This attack has not been fixed by TextSecure. They added signing of prekeys, but they are still not cryptographically associated with an identity. They may be passed-off and replayed due to this lack of association.  

A feasible fix would be to have the sender and recipient both mentioned in the encrypted body of the message. 

Goal Evaluation


TextSecure achieves forward security due to it's construction. Forward secrecy states that if long-lived public keys remain secure, that leakage of current symmetric keys forms a security breach which is active for a bounded amount of time. Since the public keys are required in each new ratchet, this is met.

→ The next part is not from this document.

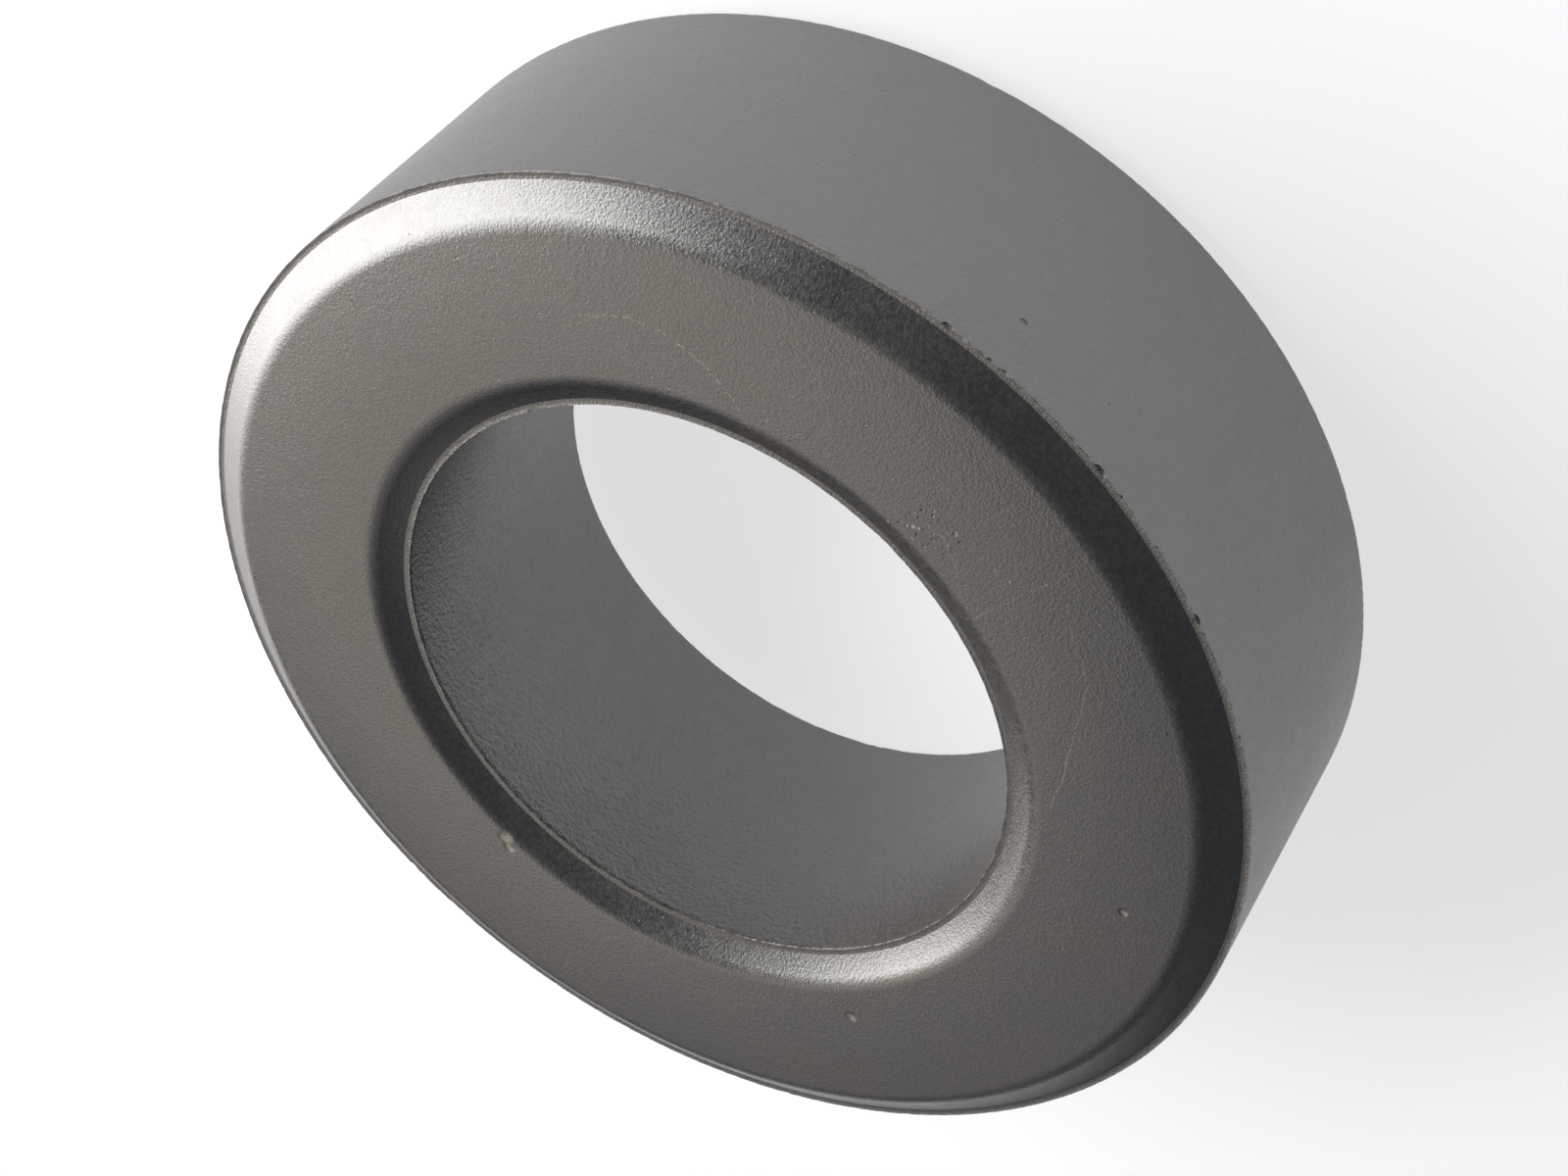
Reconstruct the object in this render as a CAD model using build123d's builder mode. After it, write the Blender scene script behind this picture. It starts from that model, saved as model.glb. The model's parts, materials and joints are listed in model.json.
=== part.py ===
"""Ferrite toroid core: one ring of pressed and sintered ferrite, with a chamfer and a narrow flat ledge
round the rim and round the bore of both ends. Millimetres. The bore's axis is Z, and the origin is the
bore's centre on the lower end face, which the ring lies on."""

import os

from build123d import *

# The ring as a whole
outer_diameter = 55.0
bore_diameter = 32.0
height = 17.5  # from one end face to the other

# Rim of each end: the ledge that the die leaves next to the outer wall, then the chamfer up to the face
rim_ledge = 0.35
rim_chamfer_width = 1.65
rim_chamfer_depth = 1.10  # the ledge lies this far below the end face

# Mouth of the bore at each end, built the same way and a little shallower
bore_ledge = 0.35
bore_chamfer_width = 1.35
bore_chamfer_depth = 0.87

# Where a chamfer runs into the end face, the punch leaves a soft corner
face_corner_radius = 1.5

# Radii that follow from the sizes above
outer_radius = outer_diameter / 2
bore_radius = bore_diameter / 2
rim_ledge_radius = outer_radius - rim_ledge
face_outer_radius = rim_ledge_radius - rim_chamfer_width
bore_ledge_radius = bore_radius + bore_ledge
face_inner_radius = bore_ledge_radius + bore_chamfer_width

# Heights of the two ledges of the upper end, and the plane that mirrors it to the lower end.
# Plane.XZ faces -Y, so a negative offset moves it towards +Y, which is upwards in the section.
rim_ledge_height = height - rim_chamfer_depth
bore_ledge_height = height - bore_chamfer_depth
section_middle = Plane.XZ.offset(-height / 2)

with BuildPart() as toroid_core:
    with BuildSketch(Plane.XZ) as section:
        with BuildLine():
            upper_end = Polyline(
                (bore_radius, bore_ledge_height),
                (bore_ledge_radius, bore_ledge_height),
                (face_inner_radius, height),
                (face_outer_radius, height),
                (rim_ledge_radius, rim_ledge_height),
                (outer_radius, rim_ledge_height),
            )
            lower_end = mirror(upper_end, about=section_middle)
            Line(upper_end @ 0, lower_end @ 0)
            Line(upper_end @ 1, lower_end @ 1)
        make_face()
        corners_by_height = section.vertices().group_by(Axis.Y)
        fillet(corners_by_height[0] + corners_by_height[-1], radius=face_corner_radius)
    revolve(axis=Axis.Z)

toroid_core.part.label = "toroid_core"

os.makedirs("parts", exist_ok=True)
export_step(toroid_core.part, "parts/toroid_core.step")
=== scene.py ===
"""The looks of the ferrite toroid core. The bare ring is rebuilt by Geometry Nodes on the sizes of the
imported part, with its pressed edges, chips and pits, and gets a sintered ferrite finish. Metres; the ring
lies on the floor with its bore along Z."""

import json
import math
import random

import bpy
from mathutils import Matrix, Vector


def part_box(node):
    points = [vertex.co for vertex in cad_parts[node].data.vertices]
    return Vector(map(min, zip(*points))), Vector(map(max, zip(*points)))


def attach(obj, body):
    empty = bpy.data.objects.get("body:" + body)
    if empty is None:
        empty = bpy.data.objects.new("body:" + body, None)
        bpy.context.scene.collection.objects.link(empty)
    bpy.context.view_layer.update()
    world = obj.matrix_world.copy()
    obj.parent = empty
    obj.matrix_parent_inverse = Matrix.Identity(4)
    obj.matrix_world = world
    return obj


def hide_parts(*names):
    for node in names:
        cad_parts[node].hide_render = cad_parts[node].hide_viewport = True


MM = 0.001

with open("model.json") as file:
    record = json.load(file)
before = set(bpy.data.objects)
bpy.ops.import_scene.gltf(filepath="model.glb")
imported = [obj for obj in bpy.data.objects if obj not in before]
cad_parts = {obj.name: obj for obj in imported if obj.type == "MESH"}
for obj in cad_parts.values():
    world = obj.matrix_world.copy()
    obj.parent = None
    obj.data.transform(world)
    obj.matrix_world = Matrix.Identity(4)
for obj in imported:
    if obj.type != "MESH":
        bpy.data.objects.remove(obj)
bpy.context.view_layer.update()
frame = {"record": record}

# ---------------------------------------------------------------- sizes
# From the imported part
mounts = {mount["name"]: mount for mount in frame["record"]["mounts"]}
ring_low, ring_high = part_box("toroid_core")
height = ring_high.z
outer_radius = mounts["rim"]["dims"]["r_mm"] * MM
bore_radius = mounts["bore"]["dims"]["r_mm"] * MM
rim_ledge_depth = (height - mounts["rim"]["dims"]["length_mm"] * MM) / 2
bore_ledge_depth = (height - mounts["bore"]["dims"]["length_mm"] * MM) / 2

# The part's own widths and corner radius, which its mounts don't give
ledge_width = 0.35 * MM
rim_chamfer_width = 1.65 * MM
bore_chamfer_width = 1.35 * MM
face_corner_radius = 1.5 * MM

# What pressing and handling leave on it
skin = 0.010 * MM  # the finished surface stays this far inside the nominal walls
lip_width = 0.10 * MM  # flash left where the punch meets the die
lip_height = 0.05 * MM
edge_radius = 0.05 * MM
foot_radius = 0.08 * MM
flash_core = 0.04 * MM  # the flash is worn all through up to here from the edge's line
flash_reach = 0.22 * MM  # and not at all beyond here
flash_wear = 0.018 * MM
flash_nibble = 0.045 * MM  # taken away besides, where the flash is nibbled
flash_slant = 0.6  # wear towards the middle of the wall, over wear along the bore
stone_lumps = 0.8  # how far a chip's surface strays from an even hollow, over its radius
pit_depth_share = 0.35  # depth of a pit in the outer wall over its half width
handling_pit_depth = 0.03  # millimetres, as all measures of a chip site are

# How finely the visual ring is divided
guard = 0.30 * MM  # rows of faces that keep an edge's roughness near the edge
row_spacing = 4.0 * MM
steps_around = 1440
weld = 1e-7  # points this close are one
on_stone = 2e-7  # a face this close to a stone lies on its surface
sharp_fold = math.radians(38)


# ---------------------------------------------------------------- node graphs as expressions
class Value:
    """An output socket that takes part in Python arithmetic by adding Math nodes."""

    def __init__(self, graph, socket):
        self.graph = graph
        self.socket = socket

    def _math(self, operation, *operands):
        return self.graph.add("ShaderNodeMath", dict(enumerate(operands)), operation=operation)

    def __add__(self, other):
        return self._math("ADD", self, other)

    def __radd__(self, other):
        return self._math("ADD", other, self)

    def __sub__(self, other):
        return self._math("SUBTRACT", self, other)

    def __rsub__(self, other):
        return self._math("SUBTRACT", other, self)

    def __mul__(self, other):
        return self._math("MULTIPLY", self, other)

    def __rmul__(self, other):
        return self._math("MULTIPLY", other, self)

    def __truediv__(self, other):
        return self._math("DIVIDE", self, other)

    def __rtruediv__(self, other):
        return self._math("DIVIDE", other, self)

    def __pow__(self, other):
        return self._math("POWER", self, other)

    def __gt__(self, other):
        return self._math("GREATER_THAN", self, other)

    def __lt__(self, other):
        return self._math("LESS_THAN", self, other)

    def __abs__(self):
        return self._math("ABSOLUTE", self)

    def apply(self, operation, *operands):
        """Any other Math operation, by its name."""
        return self._math(operation, self, *operands)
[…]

Perfect forward secrecy is defined as the property that seizing the current keys had by a client won't allow an adversary from decrypting messages sent previously. This is enforced by the TextSecure wire protocol but it turns into a bit of a semantics game. Since keys are only stored on the devices, it is unlikely for a key to be disclosed without having access to other keys currently on the app. The long-term key isn't enough to decrypt a message without the short-term keys associated with the ratchet state, but these can be pulled from the phone and used to decrypt messages sent and not yet replied to (messages using the previous ratchet). This is disclosure of a "previous" message technically.

Deniability is much shaker. While it's possible to say that anybody could have created a given message, since the prekeys are published, the centralization of TextSecure poses a threat to that. The TextSecure server authenticates and forwards messages, and may log them. While the content is encrypted end-to-end, the metadata is not.

Sources


Analysis Whitepaper:
http://ieeexplore.ieee.org/document/7467371/


Marlinspike, Moxie (30 March 2016). "Signal on the outside, Signal on the inside". Open Whisper Systems. Retrieved 31 March 2016.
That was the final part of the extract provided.